_WHAT YOU NEED TO DO_
Up to and including the line with "FLOOR_HALF, -FLOOR_DROP, paper.material)", reproduce the listing below exactly, beginning at its first line.

_DATA BLOCK_
==============================
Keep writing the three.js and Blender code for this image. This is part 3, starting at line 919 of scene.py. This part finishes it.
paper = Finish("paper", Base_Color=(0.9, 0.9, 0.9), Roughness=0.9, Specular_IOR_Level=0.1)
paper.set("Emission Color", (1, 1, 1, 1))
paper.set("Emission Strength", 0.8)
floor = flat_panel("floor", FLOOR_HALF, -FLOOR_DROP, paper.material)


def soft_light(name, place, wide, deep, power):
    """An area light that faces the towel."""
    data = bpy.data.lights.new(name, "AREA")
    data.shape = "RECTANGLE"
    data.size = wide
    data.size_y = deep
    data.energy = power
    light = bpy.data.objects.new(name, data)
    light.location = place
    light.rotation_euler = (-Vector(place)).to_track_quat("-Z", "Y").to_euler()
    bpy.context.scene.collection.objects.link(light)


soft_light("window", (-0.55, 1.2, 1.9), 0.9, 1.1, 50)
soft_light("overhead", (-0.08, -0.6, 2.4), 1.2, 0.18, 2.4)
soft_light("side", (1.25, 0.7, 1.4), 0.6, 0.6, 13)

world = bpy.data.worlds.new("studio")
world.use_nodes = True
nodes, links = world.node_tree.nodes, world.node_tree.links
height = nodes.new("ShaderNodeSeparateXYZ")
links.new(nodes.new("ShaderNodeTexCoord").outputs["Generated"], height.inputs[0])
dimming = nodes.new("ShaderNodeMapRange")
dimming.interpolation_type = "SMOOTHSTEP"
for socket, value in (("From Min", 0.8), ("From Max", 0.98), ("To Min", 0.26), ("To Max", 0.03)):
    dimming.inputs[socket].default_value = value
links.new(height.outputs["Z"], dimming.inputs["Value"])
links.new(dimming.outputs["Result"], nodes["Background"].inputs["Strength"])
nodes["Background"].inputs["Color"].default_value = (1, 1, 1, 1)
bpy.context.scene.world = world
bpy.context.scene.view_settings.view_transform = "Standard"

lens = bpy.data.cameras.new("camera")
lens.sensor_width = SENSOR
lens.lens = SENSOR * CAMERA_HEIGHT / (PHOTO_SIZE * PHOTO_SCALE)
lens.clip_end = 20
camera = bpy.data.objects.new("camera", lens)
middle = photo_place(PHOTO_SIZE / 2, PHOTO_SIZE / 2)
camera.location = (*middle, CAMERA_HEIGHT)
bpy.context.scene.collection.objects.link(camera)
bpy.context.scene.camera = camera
==============================
_EXERCISE ANSWER_
Keep writing the three.js and Blender code for this image. This is part 3, starting at line 919 of scene.py. This part finishes it.
paper = Finish("paper", Base_Color=(0.9, 0.9, 0.9), Roughness=0.9, Specular_IOR_Level=0.1)
paper.set("Emission Color", (1, 1, 1, 1))
paper.set("Emission Strength", 0.8)
floor = flat_panel("floor", FLOOR_HALF, -FLOOR_DROP, paper.material)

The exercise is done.